27/09/06

Traições

...o caminho errado que tomámos... um verso de um poema que encontrei por um acaso perdido a meio de uma frase de um romance de Enrique Vila-Matas. Perdi-lhe o rasto há uns anos, quando ainda encontrava alguma utilidade em duas actividades que hoje em dia se tornaram obsoletas: a pesca de almas a partir de prédios altos e a escrita feérica de poemas. O gajo não me conheceu. Fingiu não me conhecer, o sacana. Sabem como é, quando encontramos um amigo há muito desaparecido e ele imita na perfeição um perfeito desconhecido.
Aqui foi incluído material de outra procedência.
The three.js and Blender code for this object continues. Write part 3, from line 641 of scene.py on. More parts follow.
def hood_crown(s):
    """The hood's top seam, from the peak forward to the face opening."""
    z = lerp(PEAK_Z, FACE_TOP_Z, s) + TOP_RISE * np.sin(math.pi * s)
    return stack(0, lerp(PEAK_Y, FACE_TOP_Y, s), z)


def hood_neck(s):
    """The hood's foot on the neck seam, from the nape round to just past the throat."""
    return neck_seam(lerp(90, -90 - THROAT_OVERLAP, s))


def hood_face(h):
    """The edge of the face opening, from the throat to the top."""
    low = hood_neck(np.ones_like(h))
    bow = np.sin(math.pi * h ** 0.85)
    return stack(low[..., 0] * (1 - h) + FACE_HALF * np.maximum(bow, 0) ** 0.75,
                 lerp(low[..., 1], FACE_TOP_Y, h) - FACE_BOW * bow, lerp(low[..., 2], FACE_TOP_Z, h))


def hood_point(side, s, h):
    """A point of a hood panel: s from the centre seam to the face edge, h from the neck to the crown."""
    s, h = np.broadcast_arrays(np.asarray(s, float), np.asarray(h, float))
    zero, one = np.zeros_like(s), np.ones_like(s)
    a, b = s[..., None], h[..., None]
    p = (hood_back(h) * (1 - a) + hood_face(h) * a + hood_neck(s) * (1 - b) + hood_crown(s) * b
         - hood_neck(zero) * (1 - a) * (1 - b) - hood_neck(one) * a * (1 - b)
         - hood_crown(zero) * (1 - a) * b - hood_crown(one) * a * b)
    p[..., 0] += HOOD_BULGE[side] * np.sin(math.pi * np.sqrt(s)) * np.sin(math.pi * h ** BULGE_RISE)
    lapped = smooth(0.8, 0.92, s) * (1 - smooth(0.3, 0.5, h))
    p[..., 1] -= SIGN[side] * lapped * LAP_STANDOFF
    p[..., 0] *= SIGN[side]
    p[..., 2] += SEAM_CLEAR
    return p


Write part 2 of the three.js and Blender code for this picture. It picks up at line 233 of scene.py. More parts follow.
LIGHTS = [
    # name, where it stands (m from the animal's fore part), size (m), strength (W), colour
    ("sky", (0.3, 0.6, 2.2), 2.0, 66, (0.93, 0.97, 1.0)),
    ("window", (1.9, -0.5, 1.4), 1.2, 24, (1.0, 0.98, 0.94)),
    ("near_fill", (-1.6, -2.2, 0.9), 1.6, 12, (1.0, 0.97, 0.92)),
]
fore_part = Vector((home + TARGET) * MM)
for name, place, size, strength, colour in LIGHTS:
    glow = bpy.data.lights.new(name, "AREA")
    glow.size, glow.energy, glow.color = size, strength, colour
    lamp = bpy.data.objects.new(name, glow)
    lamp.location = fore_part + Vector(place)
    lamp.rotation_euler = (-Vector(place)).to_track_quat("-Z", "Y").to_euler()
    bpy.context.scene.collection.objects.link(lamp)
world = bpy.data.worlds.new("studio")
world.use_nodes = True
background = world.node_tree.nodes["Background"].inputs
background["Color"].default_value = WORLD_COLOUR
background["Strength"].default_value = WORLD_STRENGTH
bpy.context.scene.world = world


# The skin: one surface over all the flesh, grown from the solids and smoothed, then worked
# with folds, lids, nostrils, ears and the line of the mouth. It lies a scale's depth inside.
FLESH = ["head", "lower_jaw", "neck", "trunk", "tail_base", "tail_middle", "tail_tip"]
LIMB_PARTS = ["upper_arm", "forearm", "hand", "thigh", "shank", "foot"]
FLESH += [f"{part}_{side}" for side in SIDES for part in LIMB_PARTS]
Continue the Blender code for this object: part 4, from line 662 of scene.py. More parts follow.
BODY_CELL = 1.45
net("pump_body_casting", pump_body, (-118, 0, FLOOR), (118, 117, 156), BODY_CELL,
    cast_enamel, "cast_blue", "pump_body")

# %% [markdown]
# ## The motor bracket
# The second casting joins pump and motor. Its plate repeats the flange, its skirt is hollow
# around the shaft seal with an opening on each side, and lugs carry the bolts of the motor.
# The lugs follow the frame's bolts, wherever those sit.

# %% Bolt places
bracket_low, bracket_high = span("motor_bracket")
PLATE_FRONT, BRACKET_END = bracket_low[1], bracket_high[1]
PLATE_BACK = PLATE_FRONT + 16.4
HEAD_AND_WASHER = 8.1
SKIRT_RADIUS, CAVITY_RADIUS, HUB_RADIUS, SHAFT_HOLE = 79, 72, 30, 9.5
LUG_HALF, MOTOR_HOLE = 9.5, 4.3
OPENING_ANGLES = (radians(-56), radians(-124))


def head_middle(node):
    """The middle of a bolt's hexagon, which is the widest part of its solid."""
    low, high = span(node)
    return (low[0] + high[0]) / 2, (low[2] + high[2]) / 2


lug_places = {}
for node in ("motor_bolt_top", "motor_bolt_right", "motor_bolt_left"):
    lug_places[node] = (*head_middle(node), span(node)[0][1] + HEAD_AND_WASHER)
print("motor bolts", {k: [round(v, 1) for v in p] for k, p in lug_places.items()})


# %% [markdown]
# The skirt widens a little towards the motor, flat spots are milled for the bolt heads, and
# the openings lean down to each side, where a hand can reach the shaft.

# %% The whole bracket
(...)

Não se pode censurar esta atitude. É que se torna difícil conciliar dois tempos. Imagine-se: o passado e o presente podem ser por vezes como duas peças de roupa de cores contrastantes. Ninguém gosta de parecer mal quando veste o fato domingueiro. Ainda assim, censurei-o na intimidade. Enfim, o verso ignorou-me ostensivamente, como um daqueles fulanos que se pavoneiam nus no meio de um evento desportivo. Perguntam: poder-se-á ser ostensivo na ignorância? Há exemplos diariamente observados, trabalho de campo que se deve levar a sério. A ignorância é exibicionista. Não há qualquer dúvida neste ponto. Seja como for, virou-me as costas achando que eu ia dar de barato aquela tão evidente traição. Pôs-me os cornos com um escritor famoso, ou pelo menos não prosseguiu uma conduta leal: quando eu o criei, esperava dele o mínimo de respeito. Insuflei-lhe vida. Tornei-o verbo no mundo. É pouco? O suficiente para que sacasse de uma caneta assassina e riscasse o verso do livro de Enrique Vila-Matas. Contudo, há traições que são difíceis de apagar.